Incoherent was a poor choice of words. The point I was driving at is that while people do have broadly left or right frames (where frames is short for frames of reference, general world view and stated beliefs, lens for processing and interpreting political events, etc), any candidate's given ideology is a poor fit for why people support them and that's a fundamental hurdle that must be understood to be overcome in trying to support leftist candidates.

A lot of otherwise centrist or general liberal or nonpolitically active folks supported Bernie as an example because he, unlike a lot of politicians, spoke to them in a way that made them felt understood. That same thing was Bill Clinton's whole schtick, to use a centrist example. As much as "I feel your pain" became a jokey thing to make fun of, he really did make people think he did feel their pain.

A leftist frame is really, really good at finding this common ground, since mutual solidarity is as close to a grounding principle as anything across leftist ideology. But that just opens the door, as Nichael points out, getting someone to trust your candidate beyond that is a big ask.

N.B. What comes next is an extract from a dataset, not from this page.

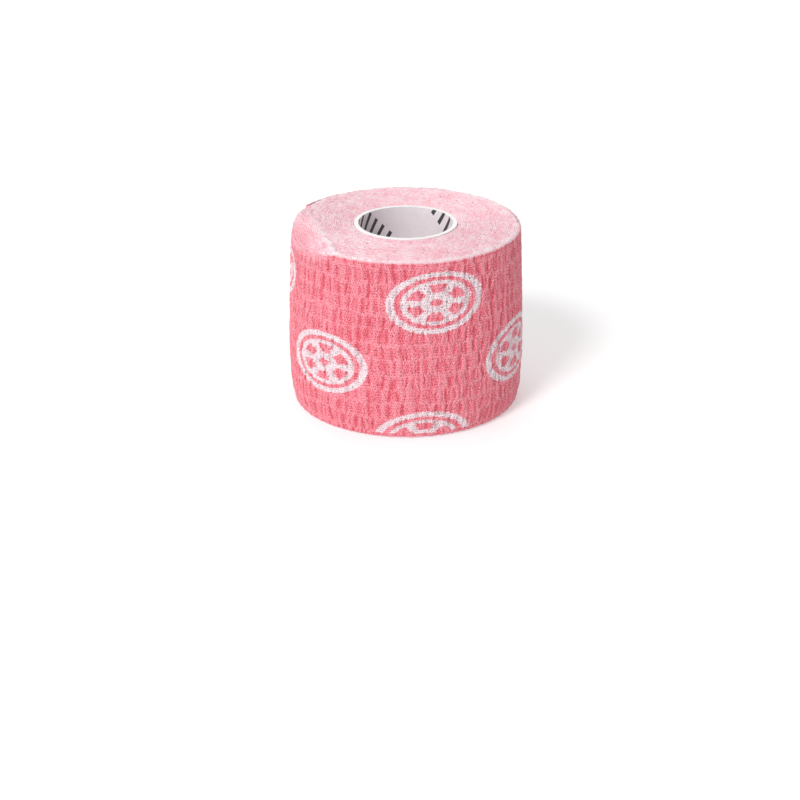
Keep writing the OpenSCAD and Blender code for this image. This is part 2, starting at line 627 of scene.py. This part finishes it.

Most voters don't have strong opinions on a lot of different issues and instead have general right or left framing that drives them instead. Ask the average person what their opinion is on, for example, policing and racial justice issies, they're going to have opinions that if you really dive into it, aren't particularly well fleshed out. Lotta people don't see any problem with wanting increased police funding and harsher sentencing while earnestly believing themselves to be antiracist. Both, obviously, can't simultaneously be true, but plenty of people hold those conflicting ideas as part of their politics.